### Problem
Below is a listing. Quote from it, exactly, the lines from the one containing "for corner in" down to the one containing "return low, high", both ends included, and nothing else.

### Extracted information
╭──

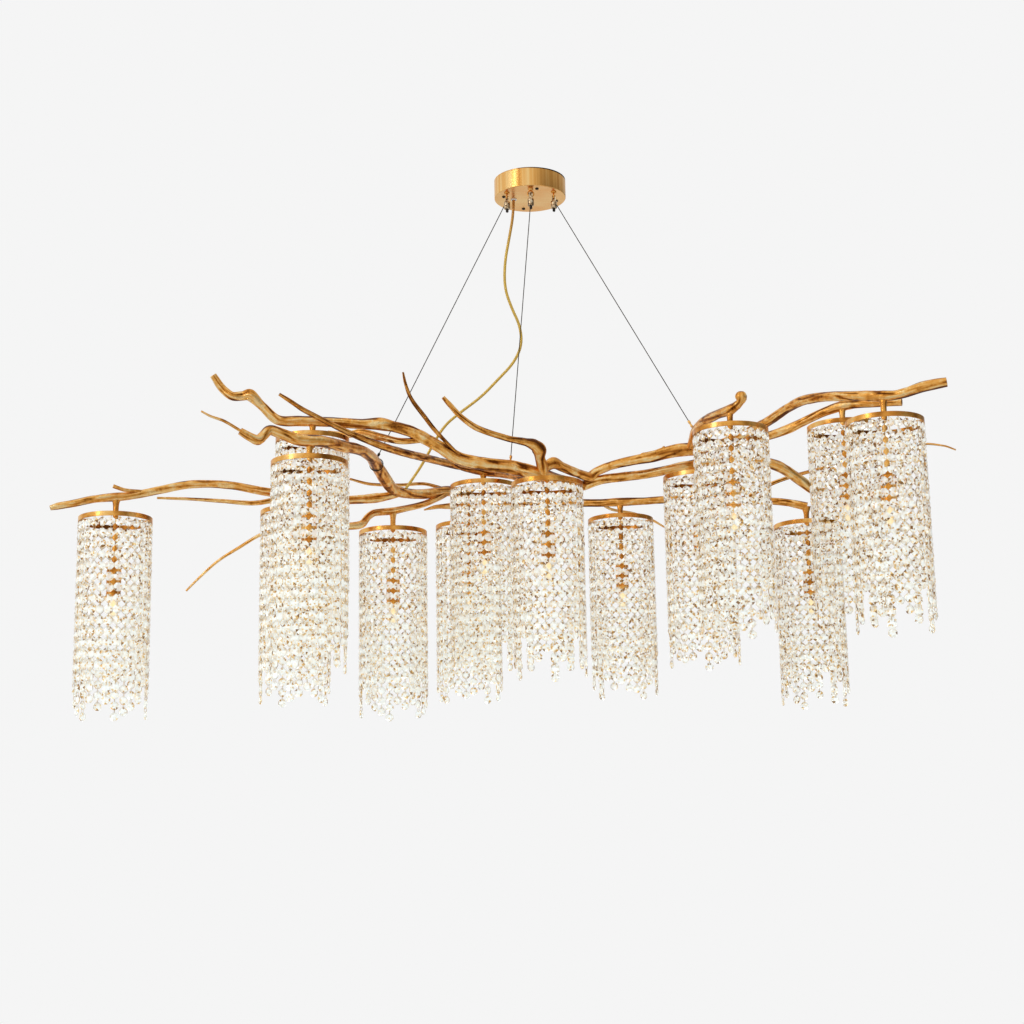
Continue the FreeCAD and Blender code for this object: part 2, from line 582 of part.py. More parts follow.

╰──
╭──

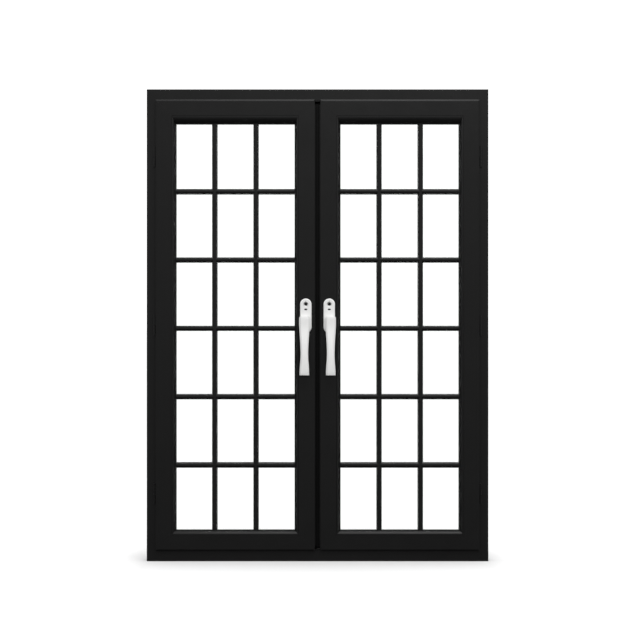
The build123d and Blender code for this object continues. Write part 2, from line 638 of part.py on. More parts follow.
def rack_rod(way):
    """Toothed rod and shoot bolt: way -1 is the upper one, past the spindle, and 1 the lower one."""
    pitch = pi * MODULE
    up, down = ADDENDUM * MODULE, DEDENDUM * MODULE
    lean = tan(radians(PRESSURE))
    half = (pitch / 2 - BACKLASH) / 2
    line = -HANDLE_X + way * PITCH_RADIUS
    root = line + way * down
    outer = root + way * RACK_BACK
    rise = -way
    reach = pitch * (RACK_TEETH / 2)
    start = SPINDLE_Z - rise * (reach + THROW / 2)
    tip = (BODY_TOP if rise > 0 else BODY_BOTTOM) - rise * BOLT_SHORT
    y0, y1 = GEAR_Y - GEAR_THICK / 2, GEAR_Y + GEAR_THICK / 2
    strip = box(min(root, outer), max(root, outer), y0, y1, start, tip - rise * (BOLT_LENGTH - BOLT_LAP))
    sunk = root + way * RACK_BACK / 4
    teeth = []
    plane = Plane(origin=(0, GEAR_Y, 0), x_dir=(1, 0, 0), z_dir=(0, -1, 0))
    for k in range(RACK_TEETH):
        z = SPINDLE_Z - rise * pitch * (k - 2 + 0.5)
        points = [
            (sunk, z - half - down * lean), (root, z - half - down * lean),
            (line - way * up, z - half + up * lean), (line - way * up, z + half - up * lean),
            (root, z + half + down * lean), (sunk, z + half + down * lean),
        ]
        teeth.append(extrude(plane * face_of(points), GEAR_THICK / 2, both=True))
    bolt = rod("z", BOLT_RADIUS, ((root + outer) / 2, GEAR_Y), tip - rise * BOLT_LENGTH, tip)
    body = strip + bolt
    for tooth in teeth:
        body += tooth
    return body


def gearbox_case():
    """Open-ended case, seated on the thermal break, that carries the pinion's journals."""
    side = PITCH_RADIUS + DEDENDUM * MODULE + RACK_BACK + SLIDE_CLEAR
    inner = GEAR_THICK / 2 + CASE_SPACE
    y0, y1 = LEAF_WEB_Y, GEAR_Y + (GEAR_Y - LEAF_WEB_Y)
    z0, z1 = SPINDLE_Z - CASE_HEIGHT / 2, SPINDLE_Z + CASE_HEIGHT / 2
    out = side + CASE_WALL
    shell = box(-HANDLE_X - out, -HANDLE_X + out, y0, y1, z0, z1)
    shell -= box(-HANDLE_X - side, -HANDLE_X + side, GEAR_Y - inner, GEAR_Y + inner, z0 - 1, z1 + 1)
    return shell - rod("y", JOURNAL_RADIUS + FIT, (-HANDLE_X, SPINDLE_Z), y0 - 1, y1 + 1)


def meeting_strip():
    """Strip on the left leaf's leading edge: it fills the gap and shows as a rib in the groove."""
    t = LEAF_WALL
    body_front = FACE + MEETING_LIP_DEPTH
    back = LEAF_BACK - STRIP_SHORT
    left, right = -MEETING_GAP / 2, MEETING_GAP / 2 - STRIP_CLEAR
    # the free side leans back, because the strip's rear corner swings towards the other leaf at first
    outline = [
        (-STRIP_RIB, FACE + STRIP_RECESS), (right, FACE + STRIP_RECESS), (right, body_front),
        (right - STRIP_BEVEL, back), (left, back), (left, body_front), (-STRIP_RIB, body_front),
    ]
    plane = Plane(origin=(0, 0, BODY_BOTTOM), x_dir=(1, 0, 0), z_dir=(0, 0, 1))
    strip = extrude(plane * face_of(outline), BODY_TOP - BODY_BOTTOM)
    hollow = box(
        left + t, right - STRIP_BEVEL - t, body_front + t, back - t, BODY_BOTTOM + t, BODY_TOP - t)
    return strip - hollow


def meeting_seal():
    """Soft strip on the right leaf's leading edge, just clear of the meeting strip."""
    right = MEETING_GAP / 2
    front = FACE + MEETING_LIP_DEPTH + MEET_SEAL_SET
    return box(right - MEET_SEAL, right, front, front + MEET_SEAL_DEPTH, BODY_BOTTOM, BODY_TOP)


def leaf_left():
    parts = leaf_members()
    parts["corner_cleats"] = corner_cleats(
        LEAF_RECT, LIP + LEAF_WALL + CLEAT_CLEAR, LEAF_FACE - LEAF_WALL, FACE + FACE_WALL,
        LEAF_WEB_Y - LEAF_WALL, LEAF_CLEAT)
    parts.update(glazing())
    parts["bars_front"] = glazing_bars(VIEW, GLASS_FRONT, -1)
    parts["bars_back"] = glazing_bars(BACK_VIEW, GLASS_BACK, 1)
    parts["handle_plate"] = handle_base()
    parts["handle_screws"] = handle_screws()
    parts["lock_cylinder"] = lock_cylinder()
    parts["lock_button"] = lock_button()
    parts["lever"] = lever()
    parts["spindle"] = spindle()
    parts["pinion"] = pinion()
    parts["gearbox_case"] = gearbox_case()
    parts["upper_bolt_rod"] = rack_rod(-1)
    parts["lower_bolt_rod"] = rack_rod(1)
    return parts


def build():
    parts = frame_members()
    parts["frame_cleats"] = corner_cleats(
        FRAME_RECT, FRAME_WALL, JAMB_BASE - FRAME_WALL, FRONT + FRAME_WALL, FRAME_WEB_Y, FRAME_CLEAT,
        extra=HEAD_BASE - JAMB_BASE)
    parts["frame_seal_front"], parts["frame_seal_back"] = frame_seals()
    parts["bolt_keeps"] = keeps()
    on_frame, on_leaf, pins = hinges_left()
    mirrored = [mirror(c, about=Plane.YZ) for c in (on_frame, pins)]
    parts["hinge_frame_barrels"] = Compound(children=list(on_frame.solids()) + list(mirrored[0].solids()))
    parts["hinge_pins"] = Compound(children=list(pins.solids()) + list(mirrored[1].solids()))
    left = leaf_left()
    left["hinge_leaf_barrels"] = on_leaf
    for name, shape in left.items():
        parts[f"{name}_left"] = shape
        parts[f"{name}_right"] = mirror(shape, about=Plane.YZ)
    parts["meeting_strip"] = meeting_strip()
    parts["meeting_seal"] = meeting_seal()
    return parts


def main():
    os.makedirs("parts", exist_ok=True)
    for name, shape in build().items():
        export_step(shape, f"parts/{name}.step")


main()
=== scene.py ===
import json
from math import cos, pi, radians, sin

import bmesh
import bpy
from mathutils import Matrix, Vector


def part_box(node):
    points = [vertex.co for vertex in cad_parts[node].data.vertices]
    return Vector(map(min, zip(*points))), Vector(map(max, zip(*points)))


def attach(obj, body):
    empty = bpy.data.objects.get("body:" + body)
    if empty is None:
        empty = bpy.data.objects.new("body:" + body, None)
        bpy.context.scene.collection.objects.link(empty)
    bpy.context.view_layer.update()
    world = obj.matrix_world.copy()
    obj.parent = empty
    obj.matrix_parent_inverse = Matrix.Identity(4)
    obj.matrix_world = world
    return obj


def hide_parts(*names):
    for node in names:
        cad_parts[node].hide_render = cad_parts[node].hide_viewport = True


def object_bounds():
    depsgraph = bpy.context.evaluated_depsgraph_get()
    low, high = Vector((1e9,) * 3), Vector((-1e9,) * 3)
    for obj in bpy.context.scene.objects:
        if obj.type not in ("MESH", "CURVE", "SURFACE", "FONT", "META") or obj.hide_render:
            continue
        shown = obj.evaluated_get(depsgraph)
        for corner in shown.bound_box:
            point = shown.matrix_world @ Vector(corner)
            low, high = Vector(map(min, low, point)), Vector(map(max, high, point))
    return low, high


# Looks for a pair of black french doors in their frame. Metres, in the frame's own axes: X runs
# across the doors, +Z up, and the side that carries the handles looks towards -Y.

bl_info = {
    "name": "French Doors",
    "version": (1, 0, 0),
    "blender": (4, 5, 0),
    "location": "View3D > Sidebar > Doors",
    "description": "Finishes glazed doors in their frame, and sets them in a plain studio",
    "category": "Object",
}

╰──
╭──

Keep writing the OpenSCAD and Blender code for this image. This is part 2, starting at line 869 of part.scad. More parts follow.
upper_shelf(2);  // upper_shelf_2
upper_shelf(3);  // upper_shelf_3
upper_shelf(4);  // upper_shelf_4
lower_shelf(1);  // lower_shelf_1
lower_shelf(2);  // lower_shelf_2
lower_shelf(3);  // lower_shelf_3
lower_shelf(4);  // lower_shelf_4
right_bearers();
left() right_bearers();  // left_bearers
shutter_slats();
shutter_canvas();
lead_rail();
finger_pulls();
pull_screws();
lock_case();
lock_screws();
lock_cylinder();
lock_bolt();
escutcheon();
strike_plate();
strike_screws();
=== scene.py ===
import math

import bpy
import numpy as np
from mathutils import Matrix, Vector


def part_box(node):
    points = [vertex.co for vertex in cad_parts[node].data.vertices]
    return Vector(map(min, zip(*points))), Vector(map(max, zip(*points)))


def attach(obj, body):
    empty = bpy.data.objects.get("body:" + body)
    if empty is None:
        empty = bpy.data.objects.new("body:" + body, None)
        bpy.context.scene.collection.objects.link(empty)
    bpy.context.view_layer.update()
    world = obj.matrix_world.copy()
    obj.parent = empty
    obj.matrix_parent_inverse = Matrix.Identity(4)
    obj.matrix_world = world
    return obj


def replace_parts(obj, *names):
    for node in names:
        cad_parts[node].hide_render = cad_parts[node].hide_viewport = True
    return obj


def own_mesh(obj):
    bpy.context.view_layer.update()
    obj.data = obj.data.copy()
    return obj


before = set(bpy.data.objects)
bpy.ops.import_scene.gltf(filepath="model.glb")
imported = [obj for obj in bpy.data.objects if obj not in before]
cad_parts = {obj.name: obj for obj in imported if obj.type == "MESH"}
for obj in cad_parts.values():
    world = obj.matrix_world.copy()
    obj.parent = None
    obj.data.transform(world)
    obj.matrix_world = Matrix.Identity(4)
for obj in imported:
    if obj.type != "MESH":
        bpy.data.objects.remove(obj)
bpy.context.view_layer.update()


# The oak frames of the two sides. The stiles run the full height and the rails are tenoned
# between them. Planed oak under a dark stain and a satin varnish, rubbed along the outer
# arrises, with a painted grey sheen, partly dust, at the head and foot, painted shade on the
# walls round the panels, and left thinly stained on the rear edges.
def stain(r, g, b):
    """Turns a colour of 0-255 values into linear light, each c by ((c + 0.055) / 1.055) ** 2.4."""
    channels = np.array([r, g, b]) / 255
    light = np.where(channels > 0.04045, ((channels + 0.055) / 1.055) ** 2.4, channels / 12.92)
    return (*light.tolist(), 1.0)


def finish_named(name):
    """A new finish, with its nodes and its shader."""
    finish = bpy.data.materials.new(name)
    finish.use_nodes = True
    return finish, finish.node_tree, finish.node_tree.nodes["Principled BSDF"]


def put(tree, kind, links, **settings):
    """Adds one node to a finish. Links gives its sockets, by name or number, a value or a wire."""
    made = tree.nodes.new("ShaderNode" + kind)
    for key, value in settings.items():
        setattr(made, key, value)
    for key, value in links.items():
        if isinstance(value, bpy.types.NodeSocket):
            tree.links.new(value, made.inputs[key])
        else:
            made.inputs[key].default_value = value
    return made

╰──

### Exercise response
        for corner in shown.bound_box:
            point = shown.matrix_world @ Vector(corner)
            low, high = Vector(map(min, low, point)), Vector(map(max, high, point))
    return low, high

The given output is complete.